Is there any chance you could consider this for your future reviews?
Dr Bernard Payne
Mastering your music
I read and enjoyed the article on mastering a music collection “Mastering Your Music” in the April issue. It certainly offered lots of clues for those new to the subject. But it was a missed opportunity to really explain what is going on to those of us frustrated by the lack of proper published analysis in this increasingly important area of computer-dependent mixed-media manipulation.
I am cautious about accusing the article of being superficial, when it will clearly serve some readers well. But where is the in-depth comment supported by rigorous testing of the type applied to hardware reviews?
What am I on about? Well, there are lots of codecs out there. All use different alogorithims which result in a different sound. Your codec comparison chart lists only the size of a resulting file using “their respective default settings”. We are not even told what that is. And there is no indication of quality.
Other bland statements, such as WMA at 64Kbits/sec “cannot match the performance of Vorbis and Musepack in other areas” don’t even resolve any obvious meaning.
Meanwhile the now ancient MP3 (MPEG-1, layer 3, to give mp3 its proper name), is given a bad press, with no reference at all to the newer, better MP3-pro, or MPEG-4 audio.
Instead of giving us the projections of experts about which storage medium will last longest, you waste space on a price comparison which readers could easily compile themselves with a pencil or a calculator.
I could go on, but I don’t want to presume to rewrite the article.
Whoever embarks on storing a digital music collection wants to know three things.
1. Which software is the most accurate, reliable means of ripping CD/DVDs.
2. What is the most aurally faithful codec for a given bit rate, to enable an informed decision about the quality / file size trade-off.
3. Which is the most stable, dependable long-term storage solution.
If any of these questions were answered in the article, I need to visit an optician.
Adobe rip-off
For many years now, I have used Macromedia Fireworks. Dreamweaver and associated products like Flash to design and code web sites. About 2 years ago, just as I purchased Studio 8, Adobe and Macromedia merged and are now known as Adobe. Yesterday I received an email from Adobe announcing their latest revision of the suite, which is called CS3, and comes in two web versions, CS3 Web Standard and CS3 Web Premium.
I went through the demos and decided that they seemed to be a good product and decided to purchase the Premium edition as an upgrade to my Studio 8. I was looking at the American Web site and the price for the premium edition was $1,599.00. I clicked on the Buy button on the Adobe Shop, and was redirected to the UK site.
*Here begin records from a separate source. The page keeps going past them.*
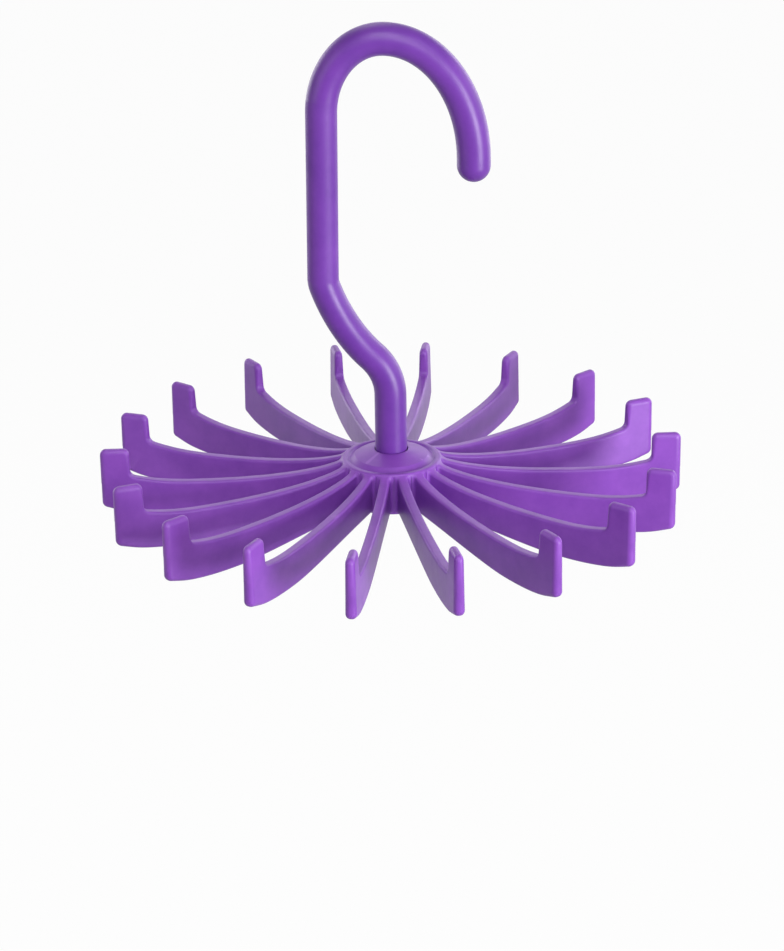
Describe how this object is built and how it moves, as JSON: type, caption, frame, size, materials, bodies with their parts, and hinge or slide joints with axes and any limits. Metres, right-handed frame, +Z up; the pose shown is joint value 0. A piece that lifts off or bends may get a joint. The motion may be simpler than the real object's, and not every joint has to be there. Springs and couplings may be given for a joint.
{
  "type": "rotating closet hook",
  "caption": "Bent plastic rod that hooks over a closet rod and carries a free-turning wheel of upright radial arms, over which neckties and belts hang.",
  "frame": {"origin": "on the wheel's axis, at the underside of the hook's crown, where the closet rod bears", "axes": "+Z up along the wheel's axis; +X towards the hook's nose, in the hook's plane; +Y away from the viewer in the picture"},
  "size_m": [0.17, 0.1686, 0.1454],
  "materials": {
    "hook_plastic": "semi-gloss purple",
    "wheel_plastic": "semi-gloss purple",
    "arm_plastic": "semi-gloss purple",
    "cap_plastic": "semi-gloss purple"
  },
  "bodies": {
    "hook": {"hook_rod": "hook_plastic", "retaining_cap": "cap_plastic"},
    "wheel": {"hub": "wheel_plastic", "arm_01": "arm_plastic", "arm_02": "arm_plastic", "arm_03": "arm_plastic", "arm_04": "arm_plastic", "arm_05": "arm_plastic", "arm_06": "arm_plastic", "arm_07": "arm_plastic", "arm_08": "arm_plastic", "arm_09": "arm_plastic", "arm_10": "arm_plastic", "arm_11": "arm_plastic", "arm_12": "arm_plastic", "arm_13": "arm_plastic", "arm_14": "arm_plastic", "arm_15": "arm_plastic", "arm_16": "arm_plastic", "arm_17": "arm_plastic", "arm_18": "arm_plastic"}
  },
  "joints": [
    {"name": "wheel_spin", "type": "hinge", "parent": "hook", "child": "wheel", "pos_m": [0, 0, -0.1234], "axis": [0, 0, 1], "continuous": true}
  ]
}
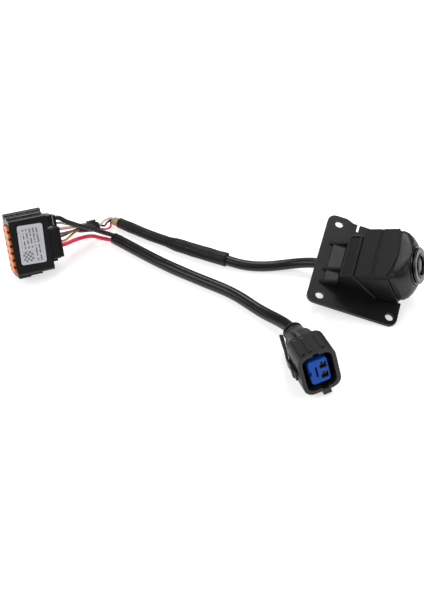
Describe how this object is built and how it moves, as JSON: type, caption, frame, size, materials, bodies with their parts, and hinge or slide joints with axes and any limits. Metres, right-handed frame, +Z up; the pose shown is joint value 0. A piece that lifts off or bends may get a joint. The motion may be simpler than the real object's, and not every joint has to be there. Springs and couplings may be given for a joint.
{
  "type": "backup camera kit",
  "caption": "Plate-mounted rear-view camera with its control module and a sealed power plug, joined by one wiring harness.",
  "frame": {"origin": "centre of the box round the module and the camera unit, on the surface that the kit lies on", "axes": "+X from the control module to the camera unit, +Y away from the two-pin plug, +Z up"},
  "size_m": [0.2105, 0.1249, 0.0349],
  "materials": {
    "housing_black": "fine moulded texture, satin",
    "plate_black": "fine moulded texture, satin",
    "pad_black": "fine grained soft-touch plastic",
    "lens_black": "smooth semi-gloss",
    "lens_glass": "clear coated glass",
    "module_black": "moulded, semi-gloss",
    "retainer_orange": "moulded, satin",
    "label_grey": "printed label stock",
    "connector_grey": "glass-filled, satin",
    "retainer_blue": "moulded, satin",
    "terminal_bronze": "plated bronze",
    "board_green": "solder mask",
    "chip_black": "moulded",
    "seal_rubber": "soft rubber",
    "sleeve_matte": "heat-shrink, matte",
    "sleeve_gloss": "soft vinyl tube, gloss",
    "foil_tan": "crinkled tape",
    "wire_black": "insulation, satin",
    "wire_white": "insulation, satin",
    "wire_pink": "insulation, satin",
    "wire_brown": "insulation, satin",
    "wire_grey": "insulation, satin",
    "wire_orange": "insulation, satin",
    "wire_red": "insulation, satin"
  },
  "bodies": {
    "kit": {"black_wire": "wire_black", "brown_wire": "wire_brown", "cable_gland": "seal_rubber", "camera_cable": "wire_black", "camera_housing": "housing_black", "camera_sleeve": "sleeve_matte", "core_seal": "seal_rubber", "cover_screw_1": "terminal_bronze", "cover_screw_2": "terminal_bronze", "cream_wire": "wire_white", "foil_collar": "foil_tan", "front_lens": "lens_glass", "grey_wire": "wire_grey", "image_sensor": "chip_black", "lead_socket": "seal_rubber", "lead_wire_black": "wire_black", "lead_wire_red": "wire_red", "lens_barrel": "lens_black", "lens_collar": "lens_black", "lens_face_ring": "lens_black", "lens_seal": "seal_rubber", "middle_lens": "lens_glass", "mounting_plate": "plate_black", "nose_cover": "housing_black", "orange_wire": "wire_orange", "pink_wire_1": "wire_pink", "pink_wire_2": "wire_pink", "plug_housing": "module_black", "plug_rear_cover": "module_black", "plug_wire_seal": "seal_rubber", "power_board": "board_green", "power_plug_housing": "connector_grey", "power_sleeve": "sleeve_gloss", "rear_cover": "housing_black", "rear_lens": "lens_glass", "rear_seal": "seal_rubber", "red_wire": "wire_red", "sensor_board": "board_green", "tape_wrap": "sleeve_matte", "terminal_1": "terminal_bronze", "terminal_2": "terminal_bronze", "terminal_core": "connector_grey", "top_pad_front": "pad_black", "top_pad_rear": "pad_black", "white_wire": "wire_white"},
    "module": {"module_case": "module_black", "module_label": "label_grey", "outer_header": "chip_black", "inner_header": "chip_black", "module_board": "board_green", "module_chip": "chip_black"},
    "module_retainer": {"module_retainer": "retainer_orange"},
    "plug_latch": {"plug_latch": "module_black"},
    "blue_retainer": {"power_plug_retainer": "retainer_blue"},
    "lock_arm": {"lock_arm": "connector_grey"}
  },
  "joints": [
    {"name": "module_pull", "type": "slide", "parent": "kit", "child": "module", "axis": [-0.9118, -0.4021, 0.0837], "range_m": [0, 0.02]},
    {"name": "module_retainer_slide", "type": "slide", "parent": "module", "child": "module_retainer", "axis": [-0.9118, -0.4021, 0.0837], "range_m": [0, 0.002]},
    {"name": "latch_press", "type": "hinge", "parent": "kit", "child": "plug_latch", "pos_m": [-0.08351, 0.02145, 0.02211], "axis": [-0.3866, 0.7712, -0.5058], "range_deg": [0, 5], "stiffness_Nm_per_rad": 0.05},
    {"name": "blue_retainer_slide", "type": "slide", "parent": "kit", "child": "blue_retainer", "axis": [0.2762, -0.9323, 0.2334], "range_m": [0, 0.0025]},
    {"name": "lock_arm_press", "type": "hinge", "parent": "kit", "child": "lock_arm", "pos_m": [0.03604, -0.06327, 0.01061], "axis": [0.248, -0.1655, -0.9545], "range_deg": [0, 1.2], "stiffness_Nm_per_rad": 0.1}
  ]
}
The price was now shown as £1,404.12! At the current exchange rate of circa $2.0 to the £, that meant that the cost had suddenly increased from $1599 to $2808.24 – almost double!
I checked the cost of CS3 Standard and found that the UK version was $740, whilst the American version is $399, again almost twice the price in the UK. Surprisingly, the carriage cost of £5.11 compared to $8 does not show such a marked exchange rate differential.
I spoke to the sales people at Adobe, and asked them why such a great cost differential. I was told that the staff had been asked this question many times, and had passed the question up to higher authority but had had no answer. They were totally embarrassed because of this, and could not understand why the price differential was so great. I also asked whether I could buy the US version, and was told that it would not run as an upgrade because the serial numbers would not work.
Previously at Macromedia, there were cost differentials, but one had the opportunity to pay in whichever currency one wanted. This seems to be another instance of rip off Britain!
Adobe will have to reduce their prices before I purchase CS3 from them. There are other similar programs on the market at much lower prices.
Howard Walker
The PCW ISA Challenge
I'll get it out right now: I'm an Apple man through and through. Having worked both sides of the "PC" divide for over two decades, and at the risk of being bombarded by hate mail, I still find Macs a far more efficient and stable platform than their Windows-based counterparts. Yes I know PCs have better games but a dedicated console suits my needs there better. However PCs do still dominate the world of virtual reality (VR) due to their infinitely tinkerable nature and this brings me to the reason for my letter.
A number of years ago, I designed a VR system for architectural design based on a DEC Alphastation running Windows NT 4. It was fantastic 10 years ago, but I'd like to bring it up to date. I've resigned myself to building a new PC and my needs are fairly bland: a fast processor, around 1Gb of RAM, and a fast dual-link graphics card. "Not much of a challenge," I'm sure you're thinking, but I've not come to the hard bit: the motherboard needs an ISA slot. Many VR hardware manufacturers have disappeared and those that are still around haven't updated their interface cards so I need at least one ISA slot to support my HMDs.
So, your challenge is to spec me out the necessary components (MLB, memory, graphics card, et al) to build a high-performance system which won't break the bank and allow me to still use my VR hardware.
Lee Fulmer
Home media network
First of all let me congratulate you on such a great mag! I have built my system based on many reviews you give every month.
I was particularly interested in the "Build the ultimate home media network" on your June issue...and I have a question: How viable would be to use a HDXB101 Netgear 200Mbits/sec Homeplug Ethernet Netgear Switch instead of several cables around the house?
I know it would be a bit more expensive as the cheapest I found online is around £104 ex VAT for 2 of the plugs and around £57 ex VAT for each aditional one but in the end buying a good Ethernet switch and meters of cabling wouldn't be much different!
I currently run my PC on a study on the 1st floor, there's an XBox 360 in the house, the laptop in living room and just got a LCD HD TV and a HDD Media center to plug in TV and the wireless is not enough (oh and the PS3 that I'm gonna get more towards the autumn...XBox is my housemate's).
Because I live in kind of an old house, ripping up carpets or drilling holes through the wall wouldn't be in my best interest...nor my landlord's :) and a Homeplug would be useful when I move out to another
house.
Just thought you could have mentioned this on the article or why not a review of this product? This would be great! Maybe if this is a good idea and people start getting to grip with it and buying it prices would start coming down as you see with wireless? Would love to know what you think about this.